More than most conductors, Ticciati changed his conducting manner from piece to piece. Most of the Beethoven was handled by his right-hand baton and a tiny, tightly focused beat. Exuberance was summoned by his left arm. Strong accents seemed to shoot up his spine. Sibelius, in contrast, demanded as much of his physicality as is possible at this point in his development. The lanky Ticciati seems unused to how tall he is, and not entirely sure how to use all that he has.

The qualities that made you respect him were also the ones that got in his way. He's unafraid to use silence as an expressive tool - the rhetoric in the opening of Beethoven's Violin Concerto, for example. But in the second movement of the Sibelius, the silence impeded the music's fragile forward motion.

In general, the Sibelius hit bull's-eyes. The Philadelphia string sound flooded the piece (good!), while the wind solos showed you the music's proud though dark Finnish soul.

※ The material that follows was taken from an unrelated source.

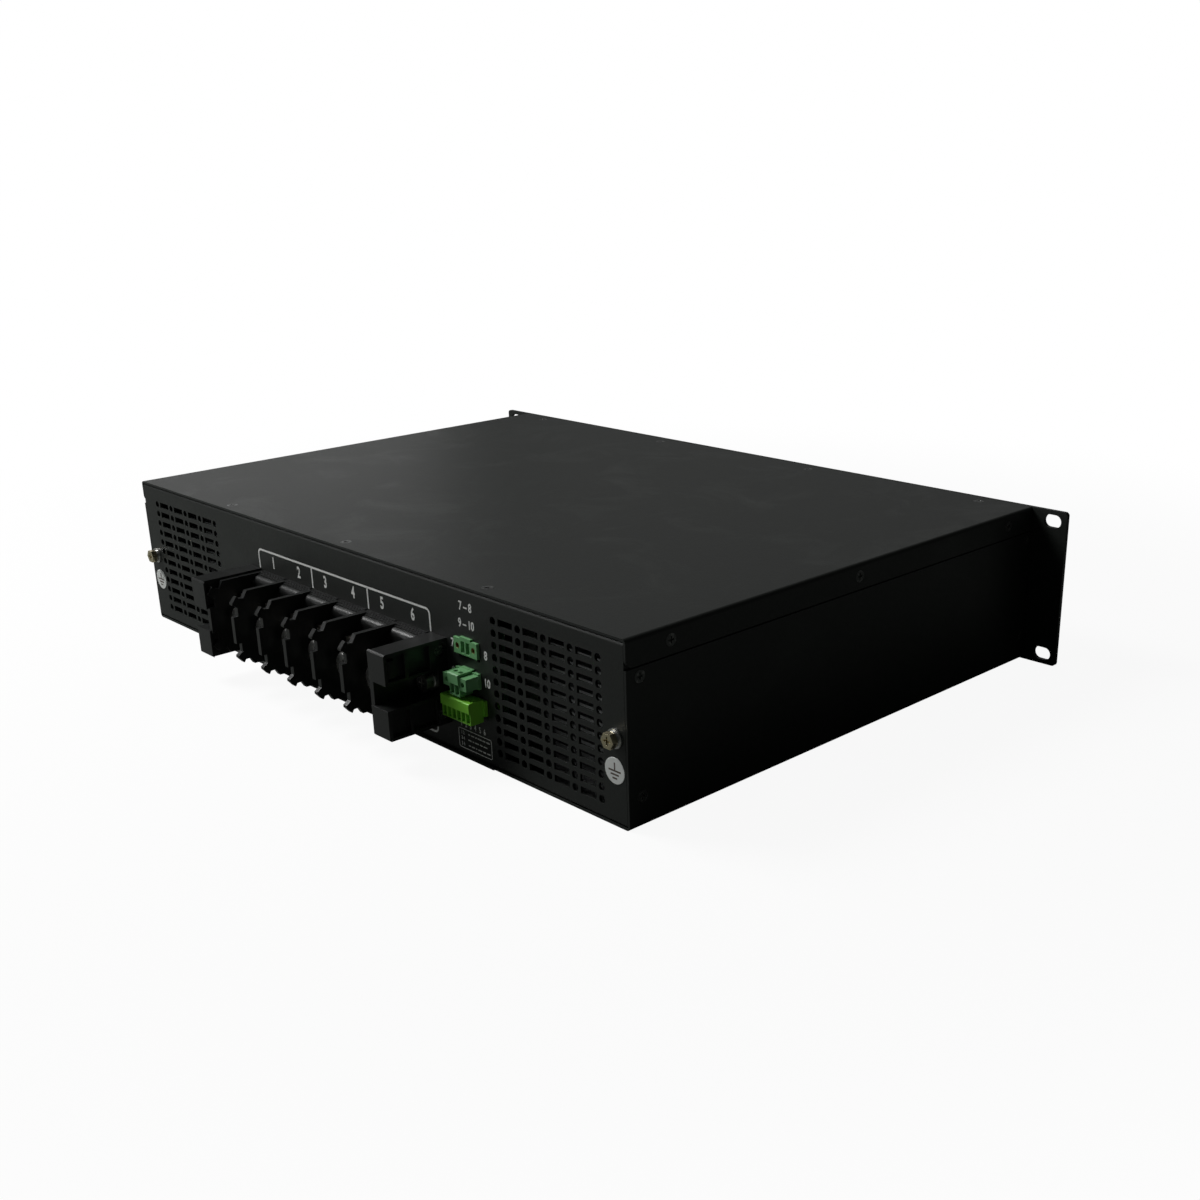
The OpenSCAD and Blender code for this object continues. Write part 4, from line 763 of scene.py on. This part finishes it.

I have heard a number of Ticciati live performances on Web radio, and one consistent quality - heard also in Thursday's Sibelius - makes me treasure his youth: Many musicians experience the wonder of first discovery with great music, but few project it so completely as Ticciati. Thus, Sibelius' nature painting had an unusually intense sense of longing. Though he's likely to acquire depths in the coming years (he was recently appointed music director of the Glyndebourne Festival), one hopes that Ticciati's unguarded emotionalism stays. Long may he long.